Verse 6 is the climax of the description (in vv. 3-6) of the Servant’s suffering. The strands of this description are brought together here, giving us the cause of his suffering, and its effect.

The first two lines make use of traditional herding imagery, with the figures of the herd (the people) and the herdsman (the leader). This was a common and familiar motif in the ancient Near East. Kings were frequently referred to as ‘shepherd’, emphasizing two aspects of the herder’s role: (1) nurturing and guidance, leading the flock/herd to grazing land, and (2) protecting it from danger. David’s origins as a shepherd led to this line of imagery being applied to the idea of the royal (Davidic) Messiah (cf. Jeremiah 23:1-6). However, Moses also served as a herdsman in Midian (Exod 2:16-21; 3:1ff), before filling the same role, in a figurative sense, as leader of the Israelite people during the Exodus. The shepherd-motif thus can be applied to prophetic leadership as well (cf. Zech 10-11).

Following this traditional imagery, a people without effective leadership can be described as a flock/herd without the guidance of a herder; and, without such guidance, the animals can wander off, becoming vulnerable to various dangers. Ezekiel 34 gives us the most detailed exposition of this motif, but it can be found in numerous other passages (e.g., Psalm 119:176; Jer 50:17; Zech 13:7). The idiom ‘sheep without a shepherd’ was well-established in Old Testament tradition (1 Kings 22:17; 2 Chron 18:16); most notably, it features in the Moses/Exodus traditions, where Joshua is appointed to take Moses’ place as the inspired/prophetic leader over Israel, so that God’s people would not be like “sheep that have no shepherd” (Num 27:17).
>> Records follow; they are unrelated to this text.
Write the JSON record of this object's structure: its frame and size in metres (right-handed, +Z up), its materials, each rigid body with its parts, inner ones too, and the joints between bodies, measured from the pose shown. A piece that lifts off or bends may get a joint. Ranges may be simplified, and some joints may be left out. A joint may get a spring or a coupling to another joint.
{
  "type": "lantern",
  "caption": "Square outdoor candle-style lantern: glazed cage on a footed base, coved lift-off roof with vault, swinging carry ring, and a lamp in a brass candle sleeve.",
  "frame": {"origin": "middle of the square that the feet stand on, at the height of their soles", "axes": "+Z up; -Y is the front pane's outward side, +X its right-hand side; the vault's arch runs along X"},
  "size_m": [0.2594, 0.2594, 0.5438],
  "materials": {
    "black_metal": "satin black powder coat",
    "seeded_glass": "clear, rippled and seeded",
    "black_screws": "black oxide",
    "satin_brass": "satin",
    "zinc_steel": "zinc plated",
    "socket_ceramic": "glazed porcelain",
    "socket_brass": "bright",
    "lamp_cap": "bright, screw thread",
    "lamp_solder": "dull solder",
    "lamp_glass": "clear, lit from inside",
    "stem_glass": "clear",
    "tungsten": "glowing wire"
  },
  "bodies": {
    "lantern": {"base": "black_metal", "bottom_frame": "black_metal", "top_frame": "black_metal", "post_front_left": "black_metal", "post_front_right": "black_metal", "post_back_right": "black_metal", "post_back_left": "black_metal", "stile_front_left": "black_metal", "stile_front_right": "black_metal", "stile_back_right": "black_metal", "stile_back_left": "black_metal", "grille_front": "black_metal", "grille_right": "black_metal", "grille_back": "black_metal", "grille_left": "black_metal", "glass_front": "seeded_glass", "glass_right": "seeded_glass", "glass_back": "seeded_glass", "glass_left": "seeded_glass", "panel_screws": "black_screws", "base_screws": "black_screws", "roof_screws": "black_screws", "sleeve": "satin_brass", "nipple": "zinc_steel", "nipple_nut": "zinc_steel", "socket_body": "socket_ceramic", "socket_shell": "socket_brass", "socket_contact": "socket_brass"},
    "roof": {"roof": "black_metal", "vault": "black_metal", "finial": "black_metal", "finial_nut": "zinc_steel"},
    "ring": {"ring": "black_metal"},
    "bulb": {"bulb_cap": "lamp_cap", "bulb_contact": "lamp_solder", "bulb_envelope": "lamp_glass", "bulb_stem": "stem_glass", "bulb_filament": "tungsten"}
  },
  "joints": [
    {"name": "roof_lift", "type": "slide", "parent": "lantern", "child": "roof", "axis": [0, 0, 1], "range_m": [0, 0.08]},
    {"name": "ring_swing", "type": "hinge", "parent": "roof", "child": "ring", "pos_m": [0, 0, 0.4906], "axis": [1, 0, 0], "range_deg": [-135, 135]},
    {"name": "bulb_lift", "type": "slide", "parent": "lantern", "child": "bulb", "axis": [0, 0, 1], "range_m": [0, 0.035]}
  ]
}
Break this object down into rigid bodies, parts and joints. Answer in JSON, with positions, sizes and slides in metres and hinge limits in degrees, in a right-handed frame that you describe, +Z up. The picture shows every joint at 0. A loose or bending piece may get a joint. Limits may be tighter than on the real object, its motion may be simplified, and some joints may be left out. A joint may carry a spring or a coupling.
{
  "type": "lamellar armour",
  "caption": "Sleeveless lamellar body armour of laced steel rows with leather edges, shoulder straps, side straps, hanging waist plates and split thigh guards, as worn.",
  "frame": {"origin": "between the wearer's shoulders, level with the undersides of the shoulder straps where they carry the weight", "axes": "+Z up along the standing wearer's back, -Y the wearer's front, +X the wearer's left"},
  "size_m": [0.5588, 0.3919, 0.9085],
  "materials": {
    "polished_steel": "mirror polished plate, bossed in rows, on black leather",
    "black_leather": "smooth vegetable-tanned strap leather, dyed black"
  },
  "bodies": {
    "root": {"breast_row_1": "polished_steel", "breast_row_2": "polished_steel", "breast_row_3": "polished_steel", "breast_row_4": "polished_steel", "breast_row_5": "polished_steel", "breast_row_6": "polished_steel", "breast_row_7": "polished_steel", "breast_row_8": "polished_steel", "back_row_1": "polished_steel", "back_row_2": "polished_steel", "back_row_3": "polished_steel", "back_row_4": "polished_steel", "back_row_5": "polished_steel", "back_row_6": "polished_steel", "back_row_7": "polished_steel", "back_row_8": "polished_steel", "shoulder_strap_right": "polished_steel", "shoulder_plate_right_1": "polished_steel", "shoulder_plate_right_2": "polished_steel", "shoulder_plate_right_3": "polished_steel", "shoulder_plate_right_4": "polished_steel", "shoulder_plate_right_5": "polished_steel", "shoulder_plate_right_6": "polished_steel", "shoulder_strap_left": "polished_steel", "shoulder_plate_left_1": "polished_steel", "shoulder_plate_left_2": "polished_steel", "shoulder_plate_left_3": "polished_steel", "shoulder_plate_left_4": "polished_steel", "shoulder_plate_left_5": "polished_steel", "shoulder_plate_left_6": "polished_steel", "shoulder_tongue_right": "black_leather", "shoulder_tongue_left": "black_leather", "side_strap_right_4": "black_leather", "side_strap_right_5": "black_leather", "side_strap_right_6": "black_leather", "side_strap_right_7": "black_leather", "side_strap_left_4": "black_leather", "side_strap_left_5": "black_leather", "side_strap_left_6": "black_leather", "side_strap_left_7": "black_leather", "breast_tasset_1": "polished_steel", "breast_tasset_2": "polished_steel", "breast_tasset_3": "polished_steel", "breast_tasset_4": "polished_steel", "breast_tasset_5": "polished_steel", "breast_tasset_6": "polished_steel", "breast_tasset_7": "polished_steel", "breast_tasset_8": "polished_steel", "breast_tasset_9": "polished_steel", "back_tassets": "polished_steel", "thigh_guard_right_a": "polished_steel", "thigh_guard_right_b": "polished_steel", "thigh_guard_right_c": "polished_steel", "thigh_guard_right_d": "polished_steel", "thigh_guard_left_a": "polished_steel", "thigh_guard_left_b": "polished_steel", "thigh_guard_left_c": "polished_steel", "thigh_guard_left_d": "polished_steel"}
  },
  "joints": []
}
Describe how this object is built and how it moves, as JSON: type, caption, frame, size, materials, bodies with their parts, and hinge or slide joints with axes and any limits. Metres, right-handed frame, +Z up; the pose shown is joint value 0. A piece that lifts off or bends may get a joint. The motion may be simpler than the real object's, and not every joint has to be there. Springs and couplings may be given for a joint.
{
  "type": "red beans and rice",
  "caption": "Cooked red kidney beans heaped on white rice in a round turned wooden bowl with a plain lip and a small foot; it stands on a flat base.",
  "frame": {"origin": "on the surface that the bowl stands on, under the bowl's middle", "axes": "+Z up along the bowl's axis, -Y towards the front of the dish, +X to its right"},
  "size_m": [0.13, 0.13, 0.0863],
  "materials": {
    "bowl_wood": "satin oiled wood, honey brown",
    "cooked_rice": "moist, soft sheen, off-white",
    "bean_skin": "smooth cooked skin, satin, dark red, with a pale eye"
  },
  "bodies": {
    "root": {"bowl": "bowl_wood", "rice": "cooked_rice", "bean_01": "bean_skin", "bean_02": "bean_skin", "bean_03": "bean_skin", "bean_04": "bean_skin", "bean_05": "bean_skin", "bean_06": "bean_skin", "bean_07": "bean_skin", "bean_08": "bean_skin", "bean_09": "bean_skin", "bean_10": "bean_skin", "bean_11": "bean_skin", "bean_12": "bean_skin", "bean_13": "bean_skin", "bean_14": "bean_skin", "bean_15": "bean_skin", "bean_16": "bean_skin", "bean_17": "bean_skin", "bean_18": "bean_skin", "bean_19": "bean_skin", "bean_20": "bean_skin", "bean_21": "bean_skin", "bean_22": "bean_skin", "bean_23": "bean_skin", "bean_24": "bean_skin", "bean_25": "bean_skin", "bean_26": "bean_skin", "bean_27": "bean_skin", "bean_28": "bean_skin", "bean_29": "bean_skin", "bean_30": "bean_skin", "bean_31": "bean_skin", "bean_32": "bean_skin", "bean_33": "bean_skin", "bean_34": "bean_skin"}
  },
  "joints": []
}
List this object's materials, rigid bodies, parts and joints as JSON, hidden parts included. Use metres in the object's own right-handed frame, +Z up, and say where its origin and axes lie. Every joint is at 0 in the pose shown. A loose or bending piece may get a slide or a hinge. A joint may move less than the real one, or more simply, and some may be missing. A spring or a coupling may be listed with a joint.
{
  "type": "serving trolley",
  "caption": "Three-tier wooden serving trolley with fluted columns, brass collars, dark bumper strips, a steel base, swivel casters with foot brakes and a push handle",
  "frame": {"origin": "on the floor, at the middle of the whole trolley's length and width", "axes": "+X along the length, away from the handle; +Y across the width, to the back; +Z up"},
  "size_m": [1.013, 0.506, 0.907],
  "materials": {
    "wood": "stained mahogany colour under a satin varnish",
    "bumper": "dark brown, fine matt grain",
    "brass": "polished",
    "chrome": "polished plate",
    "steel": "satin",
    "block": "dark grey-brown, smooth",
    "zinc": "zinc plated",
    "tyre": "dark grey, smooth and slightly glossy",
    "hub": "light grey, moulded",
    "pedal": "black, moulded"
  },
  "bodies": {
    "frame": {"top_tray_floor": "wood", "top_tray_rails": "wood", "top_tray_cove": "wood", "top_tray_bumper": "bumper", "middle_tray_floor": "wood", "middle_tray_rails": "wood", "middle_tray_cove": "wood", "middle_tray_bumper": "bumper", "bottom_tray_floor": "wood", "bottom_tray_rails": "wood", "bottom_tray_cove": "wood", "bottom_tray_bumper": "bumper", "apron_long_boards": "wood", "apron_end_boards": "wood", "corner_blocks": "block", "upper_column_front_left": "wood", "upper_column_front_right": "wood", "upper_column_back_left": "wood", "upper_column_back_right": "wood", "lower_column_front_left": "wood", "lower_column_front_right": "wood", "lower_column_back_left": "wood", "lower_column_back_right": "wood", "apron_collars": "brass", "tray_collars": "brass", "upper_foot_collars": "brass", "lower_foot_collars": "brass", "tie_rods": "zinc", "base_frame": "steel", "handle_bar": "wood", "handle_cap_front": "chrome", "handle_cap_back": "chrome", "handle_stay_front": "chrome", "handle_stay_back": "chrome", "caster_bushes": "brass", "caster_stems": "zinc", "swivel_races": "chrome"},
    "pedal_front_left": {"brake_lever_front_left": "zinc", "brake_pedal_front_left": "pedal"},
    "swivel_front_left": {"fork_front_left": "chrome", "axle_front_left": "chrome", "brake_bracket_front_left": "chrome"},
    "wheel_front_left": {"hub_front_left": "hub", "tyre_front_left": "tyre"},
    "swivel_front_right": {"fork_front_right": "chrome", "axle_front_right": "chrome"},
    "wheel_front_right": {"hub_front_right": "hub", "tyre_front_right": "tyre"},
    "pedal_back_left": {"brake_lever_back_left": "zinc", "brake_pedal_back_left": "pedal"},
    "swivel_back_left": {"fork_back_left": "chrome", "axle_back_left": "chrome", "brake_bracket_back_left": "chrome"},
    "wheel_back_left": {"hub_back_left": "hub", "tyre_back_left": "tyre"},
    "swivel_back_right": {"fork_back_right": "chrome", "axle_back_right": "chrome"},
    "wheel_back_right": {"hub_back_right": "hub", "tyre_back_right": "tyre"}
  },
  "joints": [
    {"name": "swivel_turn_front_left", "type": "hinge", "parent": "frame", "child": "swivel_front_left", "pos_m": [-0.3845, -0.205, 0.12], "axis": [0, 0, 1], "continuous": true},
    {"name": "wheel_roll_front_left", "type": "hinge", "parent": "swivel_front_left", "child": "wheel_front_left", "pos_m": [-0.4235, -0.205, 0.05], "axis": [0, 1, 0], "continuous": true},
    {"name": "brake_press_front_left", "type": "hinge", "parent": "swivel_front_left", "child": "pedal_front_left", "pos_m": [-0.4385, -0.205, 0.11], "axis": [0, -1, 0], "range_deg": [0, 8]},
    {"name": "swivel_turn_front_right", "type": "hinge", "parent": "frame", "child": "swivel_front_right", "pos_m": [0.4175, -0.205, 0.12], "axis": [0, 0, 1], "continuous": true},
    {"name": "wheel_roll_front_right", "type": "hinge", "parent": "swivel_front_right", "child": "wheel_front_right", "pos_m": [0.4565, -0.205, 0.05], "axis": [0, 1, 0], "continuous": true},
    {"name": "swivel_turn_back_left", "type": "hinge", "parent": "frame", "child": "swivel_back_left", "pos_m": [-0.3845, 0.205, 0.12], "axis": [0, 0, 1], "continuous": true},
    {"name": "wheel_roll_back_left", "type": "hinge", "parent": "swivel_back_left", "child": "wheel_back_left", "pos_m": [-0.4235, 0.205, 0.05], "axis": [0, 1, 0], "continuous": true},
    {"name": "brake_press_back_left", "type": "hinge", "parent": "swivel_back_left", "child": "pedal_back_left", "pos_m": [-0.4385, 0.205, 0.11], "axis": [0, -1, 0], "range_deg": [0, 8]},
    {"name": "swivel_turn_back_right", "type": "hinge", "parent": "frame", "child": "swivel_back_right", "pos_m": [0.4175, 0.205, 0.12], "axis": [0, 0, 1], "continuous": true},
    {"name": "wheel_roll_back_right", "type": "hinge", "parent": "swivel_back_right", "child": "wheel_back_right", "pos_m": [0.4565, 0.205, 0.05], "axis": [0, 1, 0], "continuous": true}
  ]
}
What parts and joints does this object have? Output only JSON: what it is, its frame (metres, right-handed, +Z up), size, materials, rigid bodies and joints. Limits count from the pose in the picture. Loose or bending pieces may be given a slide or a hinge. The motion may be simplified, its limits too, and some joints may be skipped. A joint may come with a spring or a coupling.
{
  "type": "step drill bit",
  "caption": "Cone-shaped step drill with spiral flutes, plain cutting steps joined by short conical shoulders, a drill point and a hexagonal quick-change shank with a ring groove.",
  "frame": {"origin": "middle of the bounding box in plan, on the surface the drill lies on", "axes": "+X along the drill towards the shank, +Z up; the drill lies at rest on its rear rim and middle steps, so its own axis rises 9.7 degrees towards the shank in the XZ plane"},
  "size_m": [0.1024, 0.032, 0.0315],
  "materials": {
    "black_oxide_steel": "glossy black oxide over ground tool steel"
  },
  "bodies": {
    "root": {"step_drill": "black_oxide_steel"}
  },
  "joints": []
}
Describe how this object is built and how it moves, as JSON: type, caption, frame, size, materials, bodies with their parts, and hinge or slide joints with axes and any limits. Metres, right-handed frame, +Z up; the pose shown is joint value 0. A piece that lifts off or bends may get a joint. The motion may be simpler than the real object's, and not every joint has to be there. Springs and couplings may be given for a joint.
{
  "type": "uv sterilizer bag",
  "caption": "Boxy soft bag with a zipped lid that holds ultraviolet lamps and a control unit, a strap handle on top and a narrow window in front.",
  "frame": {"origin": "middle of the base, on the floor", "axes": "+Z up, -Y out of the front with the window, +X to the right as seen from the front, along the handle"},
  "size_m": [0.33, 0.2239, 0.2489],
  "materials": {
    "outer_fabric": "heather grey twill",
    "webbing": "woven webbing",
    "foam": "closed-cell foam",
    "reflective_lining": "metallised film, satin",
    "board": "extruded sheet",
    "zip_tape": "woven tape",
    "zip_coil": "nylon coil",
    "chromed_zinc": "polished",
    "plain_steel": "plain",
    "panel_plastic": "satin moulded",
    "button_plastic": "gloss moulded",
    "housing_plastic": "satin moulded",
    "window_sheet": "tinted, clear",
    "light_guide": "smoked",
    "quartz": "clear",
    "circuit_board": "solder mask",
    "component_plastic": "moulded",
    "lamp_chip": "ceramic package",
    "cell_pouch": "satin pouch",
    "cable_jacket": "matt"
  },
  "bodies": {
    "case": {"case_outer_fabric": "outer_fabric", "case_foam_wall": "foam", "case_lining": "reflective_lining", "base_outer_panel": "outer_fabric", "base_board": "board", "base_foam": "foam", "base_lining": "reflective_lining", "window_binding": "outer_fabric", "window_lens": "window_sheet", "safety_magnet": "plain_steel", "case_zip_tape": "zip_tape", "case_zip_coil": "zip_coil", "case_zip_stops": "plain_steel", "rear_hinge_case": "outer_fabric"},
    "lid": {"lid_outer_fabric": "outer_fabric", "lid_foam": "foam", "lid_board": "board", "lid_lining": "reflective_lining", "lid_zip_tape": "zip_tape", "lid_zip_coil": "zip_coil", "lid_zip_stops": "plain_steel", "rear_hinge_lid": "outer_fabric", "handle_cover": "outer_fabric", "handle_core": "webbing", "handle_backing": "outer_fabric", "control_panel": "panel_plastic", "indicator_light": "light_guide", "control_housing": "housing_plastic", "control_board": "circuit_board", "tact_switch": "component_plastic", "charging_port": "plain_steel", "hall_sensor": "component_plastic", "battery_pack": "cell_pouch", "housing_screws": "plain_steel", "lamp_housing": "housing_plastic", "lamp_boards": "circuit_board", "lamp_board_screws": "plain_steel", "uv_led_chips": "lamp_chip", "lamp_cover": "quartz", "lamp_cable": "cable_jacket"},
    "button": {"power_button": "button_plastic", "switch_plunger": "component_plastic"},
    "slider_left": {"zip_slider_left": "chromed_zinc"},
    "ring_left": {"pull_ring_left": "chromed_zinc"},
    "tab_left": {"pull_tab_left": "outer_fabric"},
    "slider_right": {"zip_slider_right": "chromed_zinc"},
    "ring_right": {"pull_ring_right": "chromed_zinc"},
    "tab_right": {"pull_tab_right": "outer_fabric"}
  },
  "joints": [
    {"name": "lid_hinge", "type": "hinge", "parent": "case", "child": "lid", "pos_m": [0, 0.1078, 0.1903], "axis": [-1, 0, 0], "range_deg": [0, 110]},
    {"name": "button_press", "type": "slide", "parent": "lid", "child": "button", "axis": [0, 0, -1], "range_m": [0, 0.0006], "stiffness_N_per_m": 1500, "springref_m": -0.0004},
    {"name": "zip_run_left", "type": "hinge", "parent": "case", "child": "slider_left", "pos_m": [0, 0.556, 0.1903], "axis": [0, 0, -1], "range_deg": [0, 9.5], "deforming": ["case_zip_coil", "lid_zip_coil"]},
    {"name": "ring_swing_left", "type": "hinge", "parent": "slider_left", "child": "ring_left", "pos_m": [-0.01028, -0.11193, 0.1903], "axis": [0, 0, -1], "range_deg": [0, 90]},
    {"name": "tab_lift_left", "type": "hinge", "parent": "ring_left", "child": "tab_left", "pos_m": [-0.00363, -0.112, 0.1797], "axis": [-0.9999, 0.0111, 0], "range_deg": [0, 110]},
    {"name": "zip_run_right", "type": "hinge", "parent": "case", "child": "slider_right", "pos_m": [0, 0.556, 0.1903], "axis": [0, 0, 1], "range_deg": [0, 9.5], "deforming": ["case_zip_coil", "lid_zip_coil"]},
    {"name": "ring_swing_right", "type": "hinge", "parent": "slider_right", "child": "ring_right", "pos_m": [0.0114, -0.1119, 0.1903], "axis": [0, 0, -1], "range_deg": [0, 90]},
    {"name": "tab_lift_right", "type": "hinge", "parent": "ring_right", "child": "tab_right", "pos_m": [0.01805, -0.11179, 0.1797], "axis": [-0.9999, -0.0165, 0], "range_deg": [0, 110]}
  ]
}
Interestingly, here in verse 6, it is the behavior of the people, acting like sheep without a shepherd, that has led to the Servant’s suffering. Their ‘crooked’ and rebellious actions (and attitudes) are like those of sheep that have wandered off (vb hu*T*). Each animal (i.e., each person) turns (vb hn`P*) and follows his/her own path. As a result, the unity and identity of the flock/herd itself is broken, no longer following the common path provided by the shepherd. This concept fundamentally applies to the people of Israel/Judah violating the covenant bond with YHWH—understanding YHWH as the true Shepherd of Israel.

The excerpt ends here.